As it turned out I got acting Capt before everyone else and then acting Major... they still have loans to pay off....
 
#18
I commissioned from the ranks without a degree, so not quite the same as you.. I did get a wee bit of stick from some other officers, but as already been said, your Troop/Platoon are unlikely to know your education level and its up to you to make your mark in your own way. Advice: Talk less, listen more and never try and justify not having a degree, or sit reading the Economist to try and look intellectual. Be yourself.

As it turned out I got acting Capt before everyone else and then acting Major... they still have loans to pay off....
Whilst not having coming from the ranks as HelmanDrifter, I too was promoted a head of the graduates, however you must understand that was only "acting" which effects a lot of things so you can never really get in front of the 3yr back dated seniority.
 
#19
Just my tuppence,

I was planning on going to Sandhurst straight out of school until the beginning of this year, and I'm glad I changed my mind. I think I would be able to cope mentally and physically if I were heading there in September but I am sure that I will be able to cope a damn sight better in three years time after I have 'lived' a bit more.
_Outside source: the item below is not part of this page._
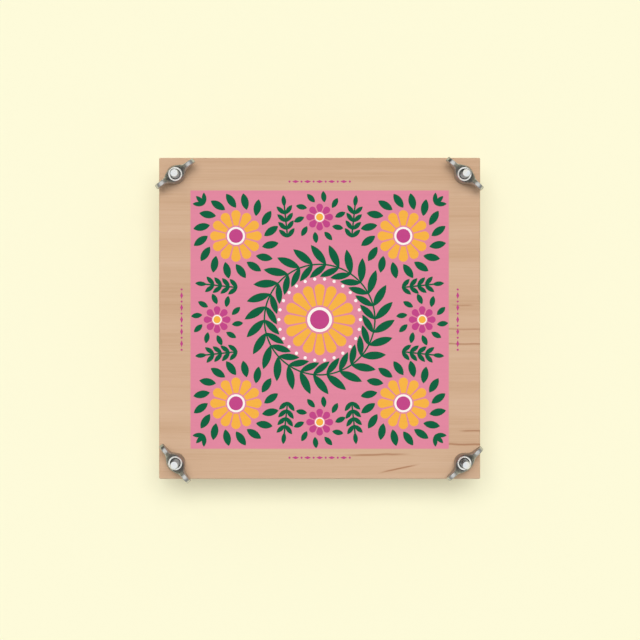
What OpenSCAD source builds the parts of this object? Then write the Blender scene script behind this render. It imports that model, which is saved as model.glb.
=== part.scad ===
/* [Boards] */
// Width and depth of the two square boards
board_w = 180; // [150:1:240]
// Thickness of a board
board_t = 9; // [7:0.5:15]
// Rounding of a board's four upright corners
board_corner_r = 0.8; // [0.6:0.1:3]
// Width of the flat sanded along a board's sharp edges
board_edge = 0.5; // [0.2:0.1:1]

/* [Sheets] */
// Thickness of a corrugated card
card_t = 3; // [2.4:0.1:5]
// How far a card's edges stand back from the boards' edges
card_inset = 1; // [0:0.1:4]
// Thickness of the flat paper on each face of a card
card_face_t = 0.25; // [0.15:0.01:0.4]
// Thickness of a card's wavy paper where it lies along a face
card_core_t = 0.25; // [0.15:0.01:0.4]
// Width of the slanting web of a card's wavy paper, measured along the card
card_web_w = 0.4; // [0.25:0.01:0.6]
// Length of one whole wave of a card's wavy paper
card_wave = 6.5; // [5:0.1:9]
// Width of the crest of a wave
card_crest_w = 1; // [0.5:0.1:1.5]
// Thickness of a blotting paper
blotter_t = 0.6; // [0.3:0.05:1]
// How far a blotting paper's edges stand back from the boards' edges
blotter_inset = 2; // [0:0.1:5]
// Space between a bolt and the cut corner of a sheet
corner_gap = 2.5; // [1:0.1:5]

/* [Bolts] */
// Diameter of a bolt's thread
bolt_d = 5; // [4:0.1:6]
// Distance from a board's edges to a bolt's centre line
bolt_inset = 9.4; // [8:0.1:14]
// Diameter of a bolt's domed head
bolt_head_d = 13; // [11:0.1:15]
// Height of a bolt's head
bolt_head_h = 3; // [2.4:0.1:4]
// Height of the upright rim of a bolt's head
bolt_rim_h = 0.6; // [0.3:0.1:1]
// Width of the square neck that keeps a bolt from turning
bolt_neck_w = 5.3; // [5:0.1:6.5]
// Height of the square neck
bolt_neck_h = 3.5; // [2.5:0.1:4]
// Size of the chamfer at a bolt's free end
bolt_chamfer = 0.5; // [0.2:0.1:0.8]
// How far the heads lie above the underside of the lower board
head_recess = 0.3; // [0.1:0.1:1]
// Space round a head in its recess
head_gap = 0.4; // [0.2:0.1:1]
// Space round the square neck in its pocket
neck_gap = 0.05; // [0.02:0.01:0.2]
// Space round a bolt in the boards' holes
hole_gap = 0.25; // [0.1:0.05:0.6]
// How far the upper board rises before the nuts reach the bolts' ends
opening = 13.8; // [6:0.1:40]

/* [Wing nuts] */
// Diameter of a nut's foot
nut_foot_d = 10.6; // [10:0.1:13]
// Diameter of a nut's barrel at its top
nut_top_d = 8; // [7.4:0.1:9.8]
// Height of a nut's barrel
nut_h = 6.5; // [5:0.1:8]
// Distance across the tips of the wings
wing_span = 26; // [24:0.1:30]
// Height of the wings over the foot
wing_h = 13; // [12:0.1:16]
// Thickness of a wing near its tip
wing_t = 2.8; // [1.8:0.1:3.2]
// Radius of a wing's round lobe
wing_lobe_r = 3.8; // [2.5:0.1:4]
// Height at which the wings leave the barrel
wing_root_z = 1; // [0.5:0.1:2]
// Distance from the axis to where a wing has thinned to its own thickness
wing_flare_reach = 7.4; // [6.6:0.1:10]
// Width of a wing's root
wing_root_w = 9; // [6:0.1:9.6]
// Space between a bolt and its nut
thread_gap = 0.05; // [0.02:0.01:0.09]
// Size of the chamfer at each mouth of a nut's thread
nut_chamfer = 0.5; // [0.2:0.1:0.8]

/* [Washers] */
// Outer diameter of a washer
washer_d = 10; // [8:0.1:12]
// Thickness of a washer
washer_t = 1; // [0.6:0.1:1.5]
// Space between a bolt and its washer
washer_gap = 0.15; // [0.1:0.05:0.4]

/* [Print] */
// Distance from the line of the bolts to the edge of the printed square
print_gap = 8.2; // [6:0.1:20]
// How far the print sits off the board's middle, towards the front
print_shift = 0.7; // [0:0.1:1.5]
// Thickness of one coat of ink
ink_t = 0.05; // [0.03:0.01:0.1]
// Length of the row of marks printed on each border
row_l = 35; // [20:0.5:60]
// Distance from the printed square to the middle of a row of marks
row_gap = 5; // [3:0.1:8]
// Length of a lozenge in a row of marks
mark_l = 4; // [2:0.1:5]
// Width of a lozenge in a row of marks
mark_w = 1.7; // [1:0.1:3]
// Diameter of a dot in a row of marks
dot_d = 1.2; // [0.6:0.1:2]

/* [Hidden] */
$fn = 64;
CORNERS = ["front_left", "front_right", "back_left", "back_right"];
corner_signs = [[-1, -1], [1, -1], [-1, 1], [1, 1]];
// How far each nut stands turned, seen from above
nut_turns = [-53, 43, 36, -41];

cards = 6;
papers_in_a_layer = 2;
layers = cards - 1;
blotters = layers * papers_in_a_layer;

// One overrun for every cut, so that no face is left behind
cut = board_t;

layer_t = papers_in_a_layer * blotter_t;
stack_t = cards * card_t + layers * layer_t;
top_board_z = board_t + stack_t;
top_z = top_board_z + board_t;
nut_z = top_z + washer_t;
bolt_seat_z = head_recess + bolt_head_h;
bolt_end_z = nut_z + nut_h + opening;
bolt_at = board_w / 2 - bolt_inset;
bolt_r = bolt_d / 2;
head_rise = bolt_head_h - bolt_rim_h;
head_dome_r = (pow(bolt_head_d / 2, 2) + pow(head_rise, 2)) / (2 * head_rise);

wing_r = wing_span / 2;
lobe_at = [wing_r - wing_lobe_r, wing_h - wing_lobe_r];

// The sum of x and y at which a sheet's corner is cut off to clear its bolt
corner_sum = 2 * bolt_at - sqrt(2) * (bolt_r + corner_gap);

wood = "#D1AD8F";
kraft = "#B68D5F";
paper = "#F0EADC";
zinc = "#A7A9A6";
pink = "#E982A0";
green = "#106E40";
yellow = "#F7B442";
white = "#FFF8F2";
magenta = "#C64988";

// Boards

module rounded_square(w, r) {
    square([w, w - 2 * r], center = true);
    square([w - 2 * r, w], center = true);
    for (s = corner_signs) translate(s * (w / 2 - r)) circle(r);
}

// A bar as long as it is wide, with the flats of the sanded edges along its length
module edged_bar(w, t, edge) {
    side = w / 2;
    translate([0, side, 0]) rotate([90, 0, 0]) linear_extrude(w) polygon([
        [edge - side, 0], [side - edge, 0], [side, edge], [side, t - edge],
        [side - edge, t], [edge - side, t], [-side, t - edge], [-side, edge]
    ]);
}

module board_blank() {
    intersection() {
        linear_extrude(board_t) rounded_square(board_w, board_corner_r);
        edged_bar(board_w, board_t, board_edge);
        rotate(90) edged_bar(board_w, board_t, board_edge);
    }
}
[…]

Aside from the whole 'life experience' thing, I want to have some fun for three years before starting my career. Not to mention the pay and seniority difference. Also consider that if and when you join the Army it might not be your long term career and a degree will help you get ahead in civvy street.
 
#20
NCOs cldn't give a damn whether you are a graduate or not; you are a young, inexperienced, Rupert - that's all. The respect aspect - you earn it, it has nothing to do with educational qualifications.